Himanshu Thakkar of the South Asia Network on Dams, Rivers and People said the clean Ganga mission already has funding, but that “has not made a difference to the river. It is a good idea to increase the (coal) cess but we don’t have a clearly defined policy on how it will be spent.”

“There is a mention (in the Budget) that funds will be used for inland waterways, which will be detrimental to the health of rivers. In fact instead of giving this money for Ganga, this money should be used to boost rooftop solar systems in India in a big way. This is because rooftop solar is clearly the most undisputable clean source of energy that we have.”

He was worried that a lot of the money allocated to clean the Ganga would go to create more sewage treatment plants. “That has failed to deliver results. It will be futile and will just fill the coffers of the contractors.”

Wildlife experts are worried too. Ravi Singh, CEO of WWF-India, said, “You need to understand first that there is no clarity on this. Plus, funds from cess are always fungible. It can go for anything right from plantation to anything else. The resources in the country are scarce and the government needs to raise resources for future in country.”

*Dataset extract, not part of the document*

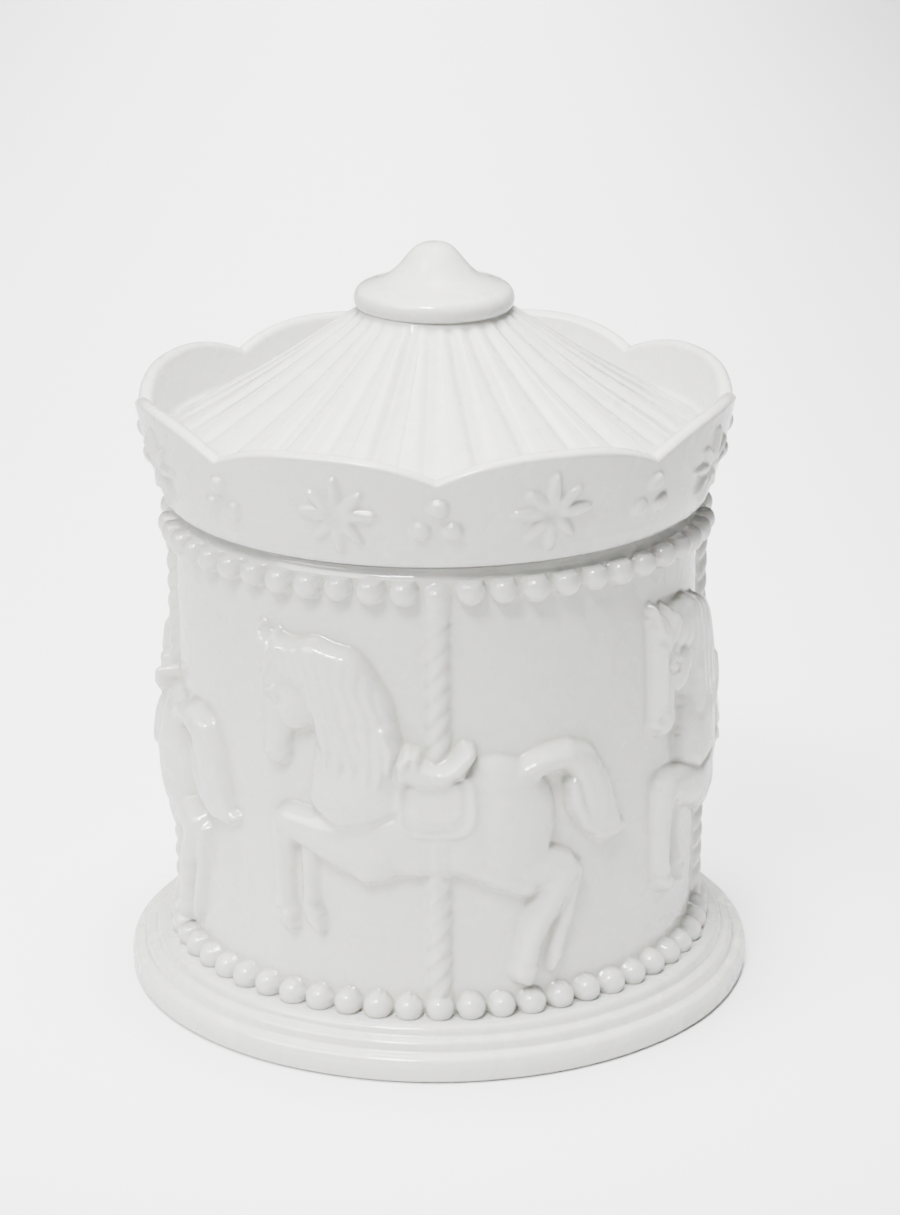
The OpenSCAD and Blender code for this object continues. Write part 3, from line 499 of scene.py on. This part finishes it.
def build_canopy():
    azimuth = columns()

    def under(r):
        return ROOF_IN[1] - (r - ROOF_IN[0]) * ROOF_SLOPE - ROOF_THICKNESS

    seat = [(26.5, under(26.5)), (26.5, 118), (32.5, 118), (32.5, 114.6), (35.5, 114.6), (35.5, under(35.5))]
    rings = [ring(azimuth, r, z) for r, z in [(0, 148), (2.5, 147), (6, 142.5), (11, 140.4), (15, under(15)),
                                              *seat, (53.3, under(53.3)), (52.7, CANOPY_Z + 0.6)]]
    foot = chaikin([(52.7, CANOPY_Z + 0.3), (53.2, CANOPY_Z), (55, CANOPY_Z), (55.8, CANOPY_Z + 0.1),
                    (BAND_R[0], BAND_LOW)])
    rings += [ring(azimuth, r, z) for r, z in foot[:-1]]
    edge = scallop(azimuth)
    rows = int(round(22 / STEP))
    share = np.arange(rows + 1) / rows
    z = BAND_LOW + np.outer(share, edge - RIM - BAND_LOW)
    a = np.tile(azimuth, (rows + 1, 1))
    decor = blur(band_decor(a, z), 0.2 / STEP, True)
    band = np.interp(z, BAND_Z, BAND_R) + decor + sway(a, z, 0.1)
    first_band = len(rings)
    rings += [ring(azimuth, band[i], z[i]) for i in range(rows + 1)]
    turn = np.linspace(0, math.pi, 10)[1:]
    lip = np.interp(edge - RIM, BAND_Z, BAND_R) + 0.3 - RIM
    rings += [ring(azimuth, lip + RIM * math.cos(t), edge - RIM + RIM * math.sin(t)) for t in turn]
    back = np.linspace(0, 1, 14)[1:]
    rings += [ring(azimuth, (lip - RIM) * (1 - t) + GUTTER_R * t, (edge - RIM) * (1 - t) + GUTTER_Z * t)
              for t in back]
    radii = np.linspace(56, ROOF_IN[0], int(round(48 / STEP)))
    tent = np.array([roof_height(azimuth, r) for r in radii]) + sway(*np.meshgrid(azimuth, radii), 0.1)
    first_roof = len(rings)
    rings += [ring(azimuth, r, tent[i]) for i, r in enumerate(radii)]
    finial = chaikin([(15.0, 142.9), (15.9, 142.5), (16.5, 143.4), (16.5, 145.1), (15.7, 146.5),
                      (13.9, 147.2), (11.4, 147.9), (9.2, 149.1), (7.2, 151.0), (5.5, 153.1), (3.9, 154.8),
                      (2.0, 155.6), (0, 155.7)])
    lean = 0.25 * np.sin(azimuth * 2 + 0.7) + 0.15 * np.sin(azimuth * 3)
    rings += [ring(azimuth, r + lean * min(1, r / 8), z) for r, z in finial]
    thing, starts = skin("canopy_glaze", rings, closed=False)
    # Depth in the hollows of the band and roof, which the glaze turns into darker colour: partly glaze
    # pooling, partly painted shade
    pooling_and_shade = np.zeros(len(thing.data.vertices))
    for first, field in ((first_band, decor), (first_roof, tent - np.mean(tent, axis=1, keepdims=True))):
        cavity = hollows(field, STEP)
        pooling_and_shade[starts[first]: starts[first] + cavity.size] = cavity.ravel()
    paint(thing, "pooling_and_shade", pooling_and_shade)
    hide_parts("canopy_casting")
    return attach(thing, "canopy")


# ---- Materials ----


class Shader:
    """A material's node tree with short calls for the nodes used here."""

    def __init__(self, name):
        self.material = bpy.data.materials.new(name)
        self.material.use_nodes = True
        self.tree = self.material.node_tree
        self.surface = self.tree.nodes["Principled BSDF"]

    def node(self, kind, **settings):
        made = self.tree.nodes.new(kind)
        for key, value in settings.items():
            setattr(made, key, value)
        return made

    def link(self, source, target):
        self.tree.links.new(source, target)

    def place(self):
        return self.node("ShaderNodeTexCoord").outputs["Object"]

    def noise(self, scale, detail=3.0, stretch=(1, 1, 1)):
        mapping = self.node("ShaderNodeMapping")
        mapping.inputs["Scale"].default_value = stretch
        self.link(self.place(), mapping.inputs["Vector"])
        made = self.node("ShaderNodeTexNoise")
        made.inputs["Scale"].default_value = scale
        made.inputs["Detail"].default_value = detail
        self.link(mapping.outputs["Vector"], made.inputs["Vector"])
        return made.outputs["Fac"]

    def spread(self, source, low, high, to_low=0.0, to_high=1.0):
        made = self.node("ShaderNodeMapRange")
        for name, value in zip(("From Min", "From Max", "To Min", "To Max"), (low, high, to_low, to_high)):
            made.inputs[name].default_value = value
        self.link(source, made.inputs["Value"])
        return made.outputs["Result"]

    def mix(self, share, a, b):
        made = self.node("ShaderNodeMix", data_type="RGBA")
        for socket, value in ((made.inputs[0], share), (made.inputs[6], a), (made.inputs[7], b)):
            if isinstance(value, bpy.types.NodeSocket):
                self.link(value, socket)
            else:
                socket.default_value = value if isinstance(value, float) else (*value, 1.0)
        return made.outputs[2]

    def bump(self, source, distance, strength=1.0, under=None):
        made = self.node("ShaderNodeBump")
        made.inputs["Distance"].default_value = distance
        made.inputs["Strength"].default_value = strength
        self.link(source, made.inputs["Height"])
        if under is not None:
            self.link(under, made.inputs["Normal"])
        return made.outputs["Normal"]

    def set(self, **values):
        for key, value in values.items():
            socket = self.surface.inputs[key.replace("_", " ")]
            if isinstance(value, bpy.types.NodeSocket):
                self.link(value, socket)
            else:
                socket.default_value = value if isinstance(value, float) else (*value, 1.0)


def glaze():
    """White glaze: clear gloss over an off-white body, darker and creamier in hollows, partly real glaze
    pooling and partly painted shade.
    """
    s = Shader("glazed_ceramic")
    pooling_and_shade = s.node("ShaderNodeAttribute", attribute_name="pooling_and_shade").outputs["Fac"]
    cloud = s.spread(s.noise(45, 4), 0.35, 0.68)
    body = s.mix(cloud, (0.646, 0.645, 0.611), (0.656, 0.656, 0.624))
    fine = s.spread(s.noise(900, 2), 0.62, 0.78)
    body = s.mix(s.spread(fine, 0, 1, 0, 0.10), body, (0.56, 0.555, 0.51))
    # Hollows turn darker and creamier: partly glaze pooling, partly painted shade in the creases
    body = s.mix(s.spread(pooling_and_shade, 0.08, 0.75, 0, 0.62), body, (0.56, 0.55, 0.47))
    rough = s.spread(s.noise(160, 3), 0.3, 0.7, 0.20, 0.34)
    wave = s.bump(s.noise(95, 2), 0.00035, 0.35)
    skin_bump = s.bump(s.noise(620, 3), 0.00006, 0.35, wave)
    s.set(Base_Color=body, Roughness=rough, Normal=skin_bump, Coat_Weight=1.0, Coat_Roughness=0.04,
          Coat_IOR=1.7, Subsurface_Weight=0.08, Subsurface_Scale=0.0012)
    s.link(skin_bump, s.surface.inputs["Coat Normal"])
    return s.material


def bisque():
    """The dry, wiped ring that the drum stands on."""
    s = Shader("bisque")
    grain = s.noise(1400, 4)
    stain = s.spread(s.noise(70, 4), 0.4, 0.7)
    colour = s.mix(stain, (0.74, 0.70, 0.63), (0.62, 0.56, 0.47))
    s.set(Base_Color=colour, Roughness=s.spread(grain, 0.3, 0.7, 0.75, 0.95),
          Normal=s.bump(grain, 0.0001, 0.6))
    return s.material


def metal(name, light, dark, low, high, stretch, scratch=0.00002):
    """A worked metal: fine tool marks, cloudy tarnish and uneven polish."""
    s = Shader(name)
    marks = s.noise(700, 4, stretch)
    cloud = s.spread(s.noise(90, 5), 0.38, 0.68)
    s.set(Base_Color=s.mix(cloud, light, dark), Metallic=1.0, Roughness=s.spread(marks, 0.3, 0.7, low, high),
          Normal=s.bump(marks, scratch, 0.5))
    return s.material


def dull(name, light, dark, rough, grain_scale, depth):
    """Board, fibre and rubber: matte, with grain and blotches."""
    s = Shader(name)
    grain = s.noise(grain_scale, 5)
    cloud = s.spread(s.noise(60, 4), 0.35, 0.7)
    s.set(Base_Color=s.mix(cloud, light, dark), Normal=s.bump(grain, depth, 0.6),
          Roughness=s.spread(grain, 0.3, 0.7, rough, min(1.0, rough + 0.2)))
    return s.material


def wear(thing, material):
    thing.data.materials.clear()
    thing.data.materials.append(material)


def dress_castings(drum, canopy):
    """Glazes both castings and leaves the ring that the drum stands on dry."""
    coat = glaze()
    for casting in (drum, canopy):
        wear(casting, coat)
    drum.data.materials.append(bisque())
    centres = np.empty(len(drum.data.polygons) * 3)
    drum.data.polygons.foreach_get("center", centres)
    centres = centres.reshape(-1, 3) / MM
    dry = (centres[:, 2] < 0.12) & (np.hypot(centres[:, 0], centres[:, 1]) > 57)
    drum.data.polygons.foreach_set("material_index", dry.astype(np.int32))


MATERIALS = {
    "brass": metal("brass", (0.80, 0.58, 0.26), (0.62, 0.42, 0.17), 0.18, 0.36, (1, 1, 6)),
    "cast_zinc": metal("cast_zinc", (0.62, 0.63, 0.65), (0.48, 0.49, 0.51), 0.38, 0.58, (1, 1, 1), 0.00006),
    "nickelled_steel": metal("nickelled_steel", (0.76, 0.74, 0.70), (0.66, 0.64, 0.60), 0.10, 0.22,
                             (1, 1, 3)),
    "steel": metal("steel", (0.60, 0.60, 0.62), (0.50, 0.50, 0.52), 0.20, 0.40, (6, 1, 1)),
    "blued_steel": metal("blued_steel", (0.15, 0.18, 0.27), (0.09, 0.10, 0.16), 0.22, 0.40, (1, 1, 4)),
    "black_board": dull("black_board", (0.030, 0.029, 0.028), (0.055, 0.052, 0.048), 0.75, 900, 0.00008),
    "red_fibre": dull("red_fibre", (0.42, 0.10, 0.07), (0.30, 0.07, 0.05), 0.65, 1200, 0.00006),
    "rubber": dull("rubber", (0.030, 0.030, 0.031), (0.050, 0.050, 0.050), 0.60, 1500, 0.00003),
}

dress_castings(build_drum(), build_canopy())
for part in frame["record"]["subparts"]:
    if part["material_slot"] in MATERIALS:
        wear(frame["nodes"][part["node"]], MATERIALS[part["material_slot"]])


# ---- Floor, light and camera ----

FLOOR_COLOUR = (0.83, 0.83, 0.83)


def build_floor():
    s = Shader("floor")
    s.set(Base_Color=FLOOR_COLOUR, Roughness=0.85)
    mesh = bpy.data.meshes.new("floor")
    half = 12.0
    mesh.from_pydata([(-half, -half, 0), (half, -half, 0), (half, half, 0), (-half, half, 0)], [],
                     [(0, 1, 2, 3)])
    floor = bpy.data.objects.new("floor", mesh)
    bpy.context.collection.objects.link(floor)
    wear(floor, s.material)


def aim(thing, place, target, roll=0.0):
    thing.location = place
    look = (Vector(target) - Vector(place)).to_track_quat("-Z", "Y")
    thing.rotation_mode = "QUATERNION"
    thing.rotation_quaternion = look @ Matrix.Rotation(roll, 3, "Z").to_quaternion()


def from_side(azimuth, height, distance):
    """A place at an azimuth and a height above the horizon, both in degrees."""
    a, h = math.radians(azimuth), math.radians(height)
    return (distance * math.cos(h) * math.sin(a), -distance * math.cos(h) * math.cos(a),
            distance * math.sin(h))


def add_light(name, kind, place, target, **settings):
    data = bpy.data.lights.new(name, kind)
    for key, value in settings.items():
        setattr(data, key, value)
    light = bpy.data.objects.new(name, data)
    bpy.context.collection.objects.link(light)
    aim(light, place, target)
    return light


def build_light():
    world = bpy.data.worlds.new("studio")
    world.use_nodes = True
    world.node_tree.nodes["Background"].inputs["Color"].default_value = (0.94, 0.96, 1.0, 1)
    world.node_tree.nodes["Background"].inputs["Strength"].default_value = 0.14
    bpy.context.scene.world = world
    middle = (0, 0, 0.07)
    # A gridded panel overhead: lights the roof and the floor, hardly the walls, and shows in no gloss
    softbox = add_light("overhead", "AREA", (-0.04, 0.72, 0.85), (-0.04, 0.72, 0), energy=14.2,
                        shape="RECTANGLE", size=0.46, size_y=1.9, spread=math.radians(34))
    softbox.visible_glossy = False
    add_light("sky", "SUN", from_side(-60, 44, 2), middle, energy=2.7, angle=math.radians(36))
    add_light("window", "AREA", from_side(-23, 53, 5), middle, energy=350, shape="RECTANGLE",
              size=1.2, size_y=1.2)


CAMERA_LENS, CAMERA_SENSOR = 103.73, 36
CAMERA_PLACE, CAMERA_TARGET = (0, -0.6936, 0.3111), (0.0027, 0, 0.0777)
CAMERA_ROLL = math.radians(-0.34)


def build_camera():
    data = bpy.data.cameras.new("camera")
    data.sensor_width = CAMERA_SENSOR
    data.lens = CAMERA_LENS
    data.clip_end = 60
    camera = bpy.data.objects.new("camera", data)
    bpy.context.collection.objects.link(camera)
    aim(camera, CAMERA_PLACE, CAMERA_TARGET, CAMERA_ROLL)
    bpy.context.scene.camera = camera


build_floor()
build_light()
build_camera()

He added, “First you destroy tiger habitat (through coal mining) and then you give money to save tigers. This is no way to fund Project Tiger.”

Ministry budget

Apart from the money from the coal cess, in this year’s Budget the Ministry of Environment, Forests and Climate Change has been given Rs 2,250 crore ($335 million), an increase of around Rs 600 crore ($89 million). Of this, Rs 15 crore ($2.24 million) is for building the capacity of forestry personnel; Rs 15 crore for hazardous substances management; Rs 223.98 crore ($33.4 million) for National Coastal Management Project (NCMP); Rs 0.01 crore ($150,000) for afforestation; Rs 12 crore ($1.79 million) for biodiversity conservation and rural livelihood improvement; and Rs 25 crore ($3.73 million) to clean the Mula Mutha River in Pune.